Era l’8 ottobre del 1989, Caniggia segnava il gol partita che i tifosi orobici avrebbero ricordato a lungo nei decenni a venire, sulla panchina dei nerazzurri sedeva l’indimenticato Mondonico e su quella dei bianconeri Dino Zoff, Gasperini capeggiava nel centrocampo del Pescara, mentre Allegri cercava fortuna nel Pisa.

Un altro mondo, un altro calcio, un’altra storia, ma molto simile a quella attuale, perché come allora, infatti la Juventus non nuotava in buona acque, e la classifica di fine stagione vide il Napoli di Maradona conquistare lo Scudetto, seguito da Milan e Inter, che guarda caso 32 anni dopo inseguono lo stesso obiettivo.

Coincidenze, certamente, ma sabato sera il profumo d’impresa era nell’aria, e date le premesse tecnico-tattiche e psicologiche iniziali, anche il più pessimista alla vigilia si sarà un po’ sbottonato.

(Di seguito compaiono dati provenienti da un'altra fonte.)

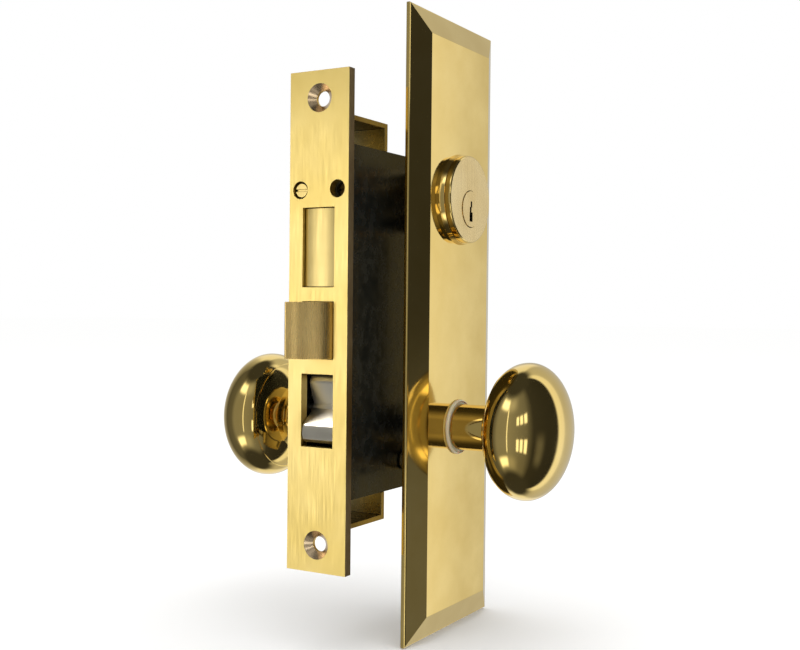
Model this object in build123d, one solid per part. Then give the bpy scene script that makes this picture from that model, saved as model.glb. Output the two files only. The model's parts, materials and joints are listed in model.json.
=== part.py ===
from build123d import *
import math
import os

# Mortise lock with escutcheon, knobs, mortise cylinder and thumb turn.
# Millimetres. The origin is the centre of the front's outer face. -Y points out of the door's
# edge, +Y into the door, +X out of its outside face (the key side) and +Z up.

# Front and case
FRONT_W, FRONT_H, FRONT_T = 28.6, 203.2, 4.0
FRONT_SCREW_Z = 90.5
FRONT_HOLE_R, COUNTERSINK_R, COUNTERSINK_Y = 3.1, 6.45, (-0.6, 2.75)
SET_HOLE_R = 3.6
CASE_W, CASE_H, CASE_WALL = 25.0, 144.0, 1.5
CASE_BACK = 89.5
CASE_X = CASE_W / 2
INNER_X = CASE_X - CASE_WALL
BRACKET_Z, BRACKET_BACK = 83.7, 33.0
WINDOW_X = 7.7
DEADBOLT_WINDOW = (14.1, 46.4)
LATCH_WINDOW = (-15.0, 8.4)
STOP_WINDOW = (-50.8, -21.1)
SLIDE_GAP = 0.2
FIT, LOOSE_FIT = 0.05, 0.15

# Door, escutcheon and trim
DOOR_HALF = 25.4
BACKSET = 63.5
PLATE_W, PLATE_H, PLATE_RISE = 76.2, 266.7, 6.2
PLATE_Z = -1.5
PLATE_RIM, PLATE_BEVEL, PLATE_SKIN = 2.0, 11.0, 2.6
RIM_ROUND = 0.8
PLATE_FACE = DOOR_HALF + PLATE_RISE
ROSE_R, ROSE_T = 28.5, 5.0
ROSE_FACE = DOOR_HALF + ROSE_T

# Knobs and their hubs
KNOB_Z = -45.9
KNOB_R, KNOB_DEPTH, KNOB_SEAM, KNOB_SKIN = 29.25, 34.0, 9.5, 1.3
OUTSIDE_KNOB_X, INSIDE_KNOB_X = 65.5, 70.5
SHANK_R, JOURNAL_R, SPINDLE = 10.0, 8.6, 7.9
WASHER_R, WASHER_T = 12.0, 0.9
HUB_R = 8.2
HUB_ARM_R, HUB_TIP_R, HUB_ARM_ANGLE = 17.3, 2.2, 60.0
HUB_NECK = (-3.0, -0.5)
LATCH_THROW, DEADBOLT_THROW = 12.7, 25.4

# Latch parts, measured along Y
LATCH_Z = sum(LATCH_WINDOW) / 2
LATCH_BACK = 18.0
TAIL_R, TAIL_NECK_R = 3.0, 2.5
GUIDE_Y = (46.0, 48.0)
FORK_Y, RING_Y, NUT_Y = (54.6, 56.9), (57.2, 59.4), (59.5, 61.6)
FOOT_Y, FOOT_Z, FOOT_TOP = 51.0, -36.6, -26.0
LIFTER_X = (1.0, 5.0)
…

E alla fine è accaduto: La Dea vince a Torino dopo 32 anni, perché nulla è eterno, e le statistiche sono fatte per essere aggiornate. Meglio tardi che mai quindi. Ma altro che legge dei grandi numeri: nessun intervento divino o strane congiunzioni astrali, ma una vittoria frutto merito di una maturità mentale e consapevolezza tecnico-tattica acquisite da tempo, ma non ancora del tutto confermate sul campo, dove recentemente gli scontri con i bianconeri hanno lasciato tanto amaro in bocca, ma mai demoralizzato una società e una squadra che si è sempre spinta oltre i suoi limiti.

Stesso risultato di 32 anni prima, ma la solfa è diversa: l’Atalanta concretizza quando possibile, soffre nel secondo tempo, ma non si disunisce mai, rimane sempre sul pezzo, concentrata, senza timori reverenziali o con la pressione di dover vincere, perché sulla carta per una volta tutti parametri si sono ribaltati.

La sfilza di pareggi e risultati “deludenti” delle ultime stagioni si sono rivelate preludio a qualcosa di grande, di sognato, ma non di insperato, perché questi ragazzi hanno sempre superato loro stessi contro tutto e contro tutti, in campionato come in Europa.

Questa vittoria epica è una prima ricompensa per ciò che abbiamo creato nell’ultimo quinquennio, un piccolo trofeo che certifica il nostro status di REALTÀ INTERNAZIONALE, perché non sempre trofei dicono chi sei, ma sono le azioni che compiamo ad affermare la nostra identità. E lasciatemelo dire, questa vittoria storica è alquanto eloquente.

Non c’era nessuna maledizione, ma sicuramente questa impotenza calcistica trentennale ha contribuito negli anni ridimensionare il nostro operato. Ora però il passato è una terra straniera, e la Dea è pronta a raggiungere altri lidi inesplorati, per continuare a scrivere la sua storia, unica nel suo genere.